I’m having a beer for dinner right now. My wife and my dogs are arranged around me, quietly dozing. It’s a good night.
In peaceful moments, I like to reflect on what I’m hoping will come out of the next few years. It’s a bit of daydreaming, a bit of planning. Lately though, that internal conversation becomes more and more about who I want to become. I started reading Meditations by Marcus Aurelius recently1, and a lot of his meditations revolve around his own character.
So, if you’ll allow me, I’m going to do the same. Let’s pretend you asked me about a character trait I wished I had.
“David, what’s a character trait you wish you had?”
If there’s one character flaw that bugs me more than the rest of them, it’s my poor way of keeping my cool. I’m a naturally emotive person; my colleagues describe my body language as “aggressively social,” and I’ve picked up a reputation for loudly (and often) dying on strange hills. A lot of that is playing around, but it reflects a very real tendency to make my feelings clear all the time2.

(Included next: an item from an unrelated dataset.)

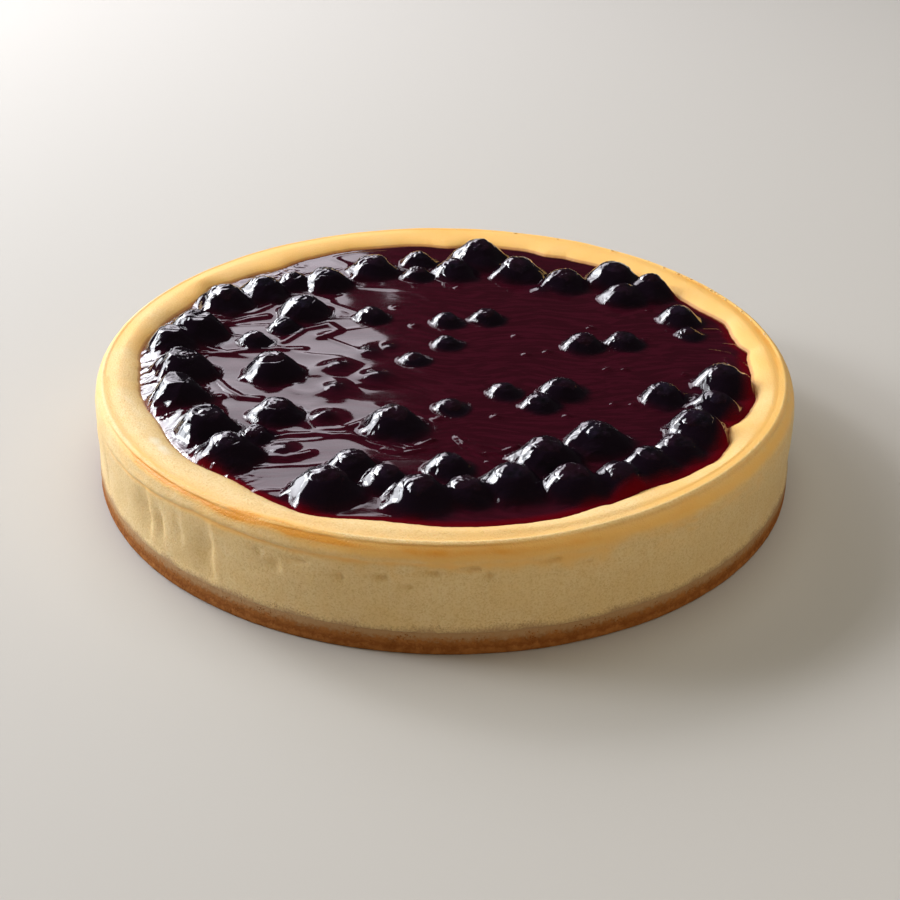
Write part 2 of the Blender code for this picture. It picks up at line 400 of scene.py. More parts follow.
def effect_group(
    name: str, inputs: Sequence[tuple[str, str, float]], outputs: Sequence[str], build: Callable
) -> bpy.types.NodeTree:
    """Builds a node group that several materials share.

    Args:
        name: The group's name.
        inputs: Name, socket type without its prefix, and default of each input.
        outputs: Name of each output, all of them values.
        build: Called with the graph and the inputs' sockets, it returns the outputs' sockets.

    Returns:
        The group's tree.
    """
    tree = bpy.data.node_groups.new(name, "ShaderNodeTree")
    for label, kind, default in inputs:
        socket = tree.interface.new_socket(label, in_out="INPUT", socket_type="NodeSocket" + kind)
        if kind == "Float":
            socket.default_value = default
    for label in outputs:
        tree.interface.new_socket(label, in_out="OUTPUT", socket_type="NodeSocketFloat")
    graph = Graph(tree)
    entry = tree.nodes.new("NodeGroupInput")
    leave = tree.nodes.new("NodeGroupOutput")
    results = build(graph, {label: entry.outputs[label] for label, _, _ in inputs})
    for label, result in zip(outputs, results):
        tree.links.new(result, leave.inputs[label])
    return tree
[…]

But lately, I’ve found that this trait doesn’t always serve me well. For one thing, having my emotions constantly at the surface means I’m always causing trouble for someone. I’ve stopped being surprised when I learn that I’ve hurt someone’s feelings or stepped on someone’s toes by saying the wrong thing at the wrong time to the wrong person—even if I mean well. To be clear, I still feel terrible about accidentally putting my foot in my mouth, but I’m less shocked by it now.
There’s been more than a few times where I’ve hurt a friend because my feelings were at a simmer and I should’ve maybe not let myself out of the house. Or at least let myself process those feelings before leaving home. And that’s the key—because of the way I am, even trying to withhold or compartmentalize my feelings creates this tense atmosphere around me. I fidget when I’m excited, I pace when I’m impatient, I walk aggressively when I’m upset.
Maybe it keeps me honest, but man, sometimes you just want to keep your feelings to yourself, you know? It’s like my volume is always turned up really high, and I don’t know where the knob to turn myself down is.
Now, if I were an easygoing person, none of this would be a problem. But internally, I’m also prone to overreacting, jumping to conclusions, and letting my feelings set the pace. I’m a strong thinker, but I’m an excellent overthinker. If getting ahead of myself was an Olympic sport, my picture would be on all kinds of cereal boxes, I tell you what. This tendency also makes me exceptionally petty sometimes, and that’s my least favorite trait.
Petty. Even the word makes your mouth sneer a little.
I consider pettiness the cousin of jealousy and the opposite of poise (more on that below). Jealousy is resentment for someone who you perceive to be above you. This is why admitting jealousy is so hard for jealous people—it’s admitting, on some level, that you do recognize someone’s skill/means/quality being above yours. It’s also why people like accusing others of being jealous of them.
Pettiness is resentment of people you perceive to be at or below your level. It’s a different kind of resentment. It’s in part an inability to let things go, to have an especially malicious and sticky exterior. You cut in front of me in line once? I’ll remember it forever, and everything you ever do will be colored by that one incident.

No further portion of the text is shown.